Ольга Сергеевна набирает номер музея на домофоне, произносит с улыбкой: «Ой, пустят ли». Видно, что ей неловко стучаться в собственную квартиру, выкупленную несколько месяцев назад государством вместе с мебелью, книгами и прочими вещами (по описи – более пяти тысяч предметов, вмиг ставших экспонатами). Неловко надевать казённые бахилы перед своей дверью, неловко перед соседями за шум и гам, связанный с открытием музея. И неловкость топится в юморе. «Теперь своим ключом дверь не откроешь – экспонат руками не трогать», – шутит она, разбираясь с бахилами. Когда Ольга Сергеевна попала в квартиру, её расстерянность только усилилась – то ли сесть в уголок, как положено хотя и почётному, но гостю. Она с дороги: приехала утром из Москвы, куда перебралась поближе к дочери Анне. «Один близкий человек у меня остался, – говорит вдова писателя. – Жалко ли было расставаться с квартирой и вещами? Жалко, конечно, 25 лет здесь прожили, но всё это компенсируется невероятной радостью от того, что музей открылся. Хотелось бы, чтобы и его родной дом в Тимонихе когда-нибудь стал музеем, оттуда корни самого Василия Ивановича и корни его героев».
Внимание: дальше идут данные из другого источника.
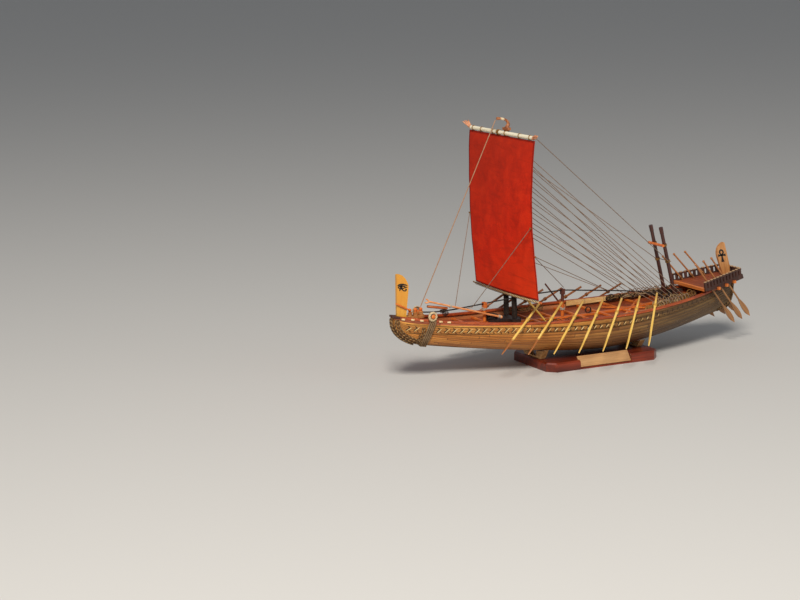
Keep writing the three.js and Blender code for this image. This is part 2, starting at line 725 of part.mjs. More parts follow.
// One straight railing: a sill that grows deeper along its length, a top strip, and posts
// whose heads stand proud. The openings between the posts go right through.
function railingPanel(length, postLength, skirtStart, skirtEnd) {
  const outline = [
    [0, RAILING_SILL], [0, -skirtStart], [length * 0.35, -skirtEnd], [length, -skirtEnd], [length, RAILING_SILL],
  ];
  const sill = new THREE.Shape(outline.map(([x, z]) => new THREE.Vector2(x, z)));
  const pieces = [
    sidePlate(sill, -RAILING_THICKNESS, 0),
    box(0, length, -RAILING_THICKNESS, 0, RAILING_TOP - RAILING_STRIP, RAILING_TOP),
  ];
  const posts = Math.round((postLength - RAILING_POST) / RAILING_PITCH);
  for (let i = 0; i <= posts; i += 1) {
    const x = ((postLength - RAILING_POST) * i) / posts;
    pieces.push(box(x, x + RAILING_POST, -RAILING_THICKNESS, 0, 0, RAILING_TOP + RAILING_KNOB));
  }
  return join(pieces);
}

const aftLean = new THREE.Matrix4()
  .makeTranslation(PLATFORM_LENGTH, 0, 0)
  .multiply(new THREE.Matrix4().makeRotationY(-rad(RAILING_AFT_LEAN)));

function sideRailing(side) {
  const slant = Math.cos(railingAngle);
  const reach = PLATFORM_LENGTH + RAILING_THICKNESS * 2;
  const panel = railingPanel(reach / slant, PLATFORM_LENGTH / slant, RAILING_SKIRT_FORE, RAILING_SKIRT_AFT);
  panel.rotateZ(-railingAngle).translate(0, PLATFORM_HALF_FORE, 0);
  const past = PLATFORM_LENGTH;
  const beyond = box(RAILING_THICKNESS, past, 0, past * 2, -past, past).applyMatrix4(aftLean);
  const railing = cut(panel, [beyond, ...platformBeams(GAP)]);
  return side > 0 ? railing : outward(railing.scale(1, -1, 1));
}

function aftRailing() {
  const inner = platformHalf(PLATFORM_LENGTH + RAILING_THICKNESS) - acrossRailing(RAILING_THICKNESS) - GAP * 2;
  const panel = railingPanel(inner * 2, inner * 2, RAILING_SKIRT_AFT, RAILING_SKIRT_AFT);
  return panel.rotateZ(Math.PI / 2).translate(RAILING_THICKNESS, -inner, 0)
    .translate(-RAILING_THICKNESS, 0, 0).applyMatrix4(aftLean);
}

// Gallows, crutches and mast

function gallowsX(z) {
  const foot = deckZ(GALLOWS_FOOT_X);
  return GALLOWS_FOOT_X + ((GALLOWS_TOP_X - GALLOWS_FOOT_X) * (z - foot)) / (GALLOWS_TOP_Z - foot);
}

function gallowsPost(side) {
  const y = side * GALLOWS_HALF;
  const low = deckZ(GALLOWS_FOOT_X) + GAP + 0.5;
  const neck = GALLOWS_TOP_Z - 5;
  const post = rod(V(gallowsX(low), y, low), V(gallowsX(neck), y, neck), GALLOWS_RADIUS, GALLOWS_RADIUS * 0.9);
  const head = rod(
    V(gallowsX(neck - 0.5), y, neck - 0.5), V(gallowsX(GALLOWS_TOP_Z), y, GALLOWS_TOP_Z),
    GALLOWS_RADIUS, GALLOWS_RADIUS * 1.05,
  );
  return join([post, head]);
}

function gallowsBar() {
  const x = gallowsX(GALLOWS_BAR_Z) - (GALLOWS_RADIUS + GALLOWS_BAR_RADIUS + GAP) * 1.03;
  return rod(V(x, -GALLOWS_BAR_HALF, GALLOWS_BAR_Z), V(x, GALLOWS_BAR_HALF, GALLOWS_BAR_Z), GALLOWS_BAR_RADIUS);
}

const stepForeX = MAST_X - STEP_LENGTH * STEP_FORE_SHARE;
const crutchForeX = stepForeX - CRUTCH_CLEAR - CRUTCH_RADIUS;

function mastPoint(side, z) {
  const share = (z - STEP_TOP_Z) / (MAST_TOP_Z - STEP_TOP_Z);
  return V(MAST_X + (MAST_TOP_X - MAST_X) * share, side * (MAST_HALF + (MAST_TOP_HALF - MAST_HALF) * share), z);
}

function mastLeg(side) {
  return rod(mastPoint(side, STEP_TOP_Z + GAP + 0.2), mastPoint(side, MAST_TOP_Z), MAST_FOOT_RADIUS, MAST_TOP_RADIUS);
}

// The mast step lies along the centre beam, with a cross arm under the mast's two feet.
function mastStep() {
  const fore = stepForeX;
  const block = loft([0, 0.25, 0.5, 0.75, 1].map((share) => {
    const x = fore + STEP_LENGTH * share;
    const low = beamTopZ(x) + GAP;
    const top = Math.max(STEP_TOP_Z, low + STEP_LEAST_HEIGHT);
    return [V(x, -STEP_HALF, low), V(x, STEP_HALF, low), V(x, STEP_HALF, top), V(x, -STEP_HALF, top)];
  }));
  const arm = STEP_ARM_WIDTH / 2;
  const armLow = beamTopZ(MAST_X - arm) + GAP;
  return join([block, box(MAST_X - arm, MAST_X + arm, -STEP_ARM_HALF, STEP_ARM_HALF, armLow, STEP_TOP_Z)]);
}

// The mast's head: a cap over both legs, and a neck that curls forward to a beak.
function mastHead() {
  const low = MAST_TOP_Z + GAP;
  const cap = box(MAST_TOP_X - 2, MAST_TOP_X + 2, -HEAD_HALF, HEAD_HALF, low, low + HEAD_BLOCK);
  const neck = new THREE.CatmullRomCurve3([
    V(MAST_TOP_X, 0, low + HEAD_BLOCK - 0.4), V(MAST_TOP_X + 1.6, 0, low + 5), V(MAST_TOP_X - 0.6, 0, low + 8.2),
    V(MAST_TOP_X - 5, 0, low + 9.6), V(MAST_TOP_X - 9.2, 0, low + 10),
  ]);
  const rings = Array.from({ length: 11 }, (_, i) => {
    const at = neck.getPointAt(i / 10);
    const along = neck.getTangentAt(i / 10);
    const up = V(0, 1, 0).cross(along).normalize();
    const radius = 1.9 - 0.6 * Math.sin((Math.PI * i) / 10) - 0.06 * i;
    return Array.from({ length: 8 }, (__, k) => {
      const angle = (k / 8) * Math.PI * 2;
      return at.clone().addScaledVector(V(0, 1, 0), Math.cos(angle) * radius)
        .addScaledVector(up, Math.sin(angle) * radius);
    });
  });
  return join([cap, loft(rings)]);
}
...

Большая комната, которую принято называть залом, поражает простотой – рыжий диван и кресла, шкафы с книгами и фарфором, маленькая копия Венеры Милосской, телевизор, ковёр на полу, большой стол. У стены рядком расставлены стулья – их меньше, чем в гарнитуре генеральши Поповой, но принять писательскую делегации из Москвы или вологодской глухомани, стульев хватало. Мебель старенькая, но добротная. Обстановка в квартире Василия Белова больше напоминает жилище профессора-филолога из шукшинских «Печек-лавочек», нежели жильё писателя-деревенщика. «Многие представляют его так – сидел с утра до вечера на лавочке у бревенчатой избы, но это заблуждение, – говорит Ольга Сергеевна. – Он горожанин был. Наверное, для многих это станет открытием. Быт характеризует человека, и цель этого музея – раскрыть подлинного Василия Белова. Оказывается, он писал картины, известно как минимум шесть полотен его кисти. Тематика понятна и объяснима – деревня Тимониха, родные места.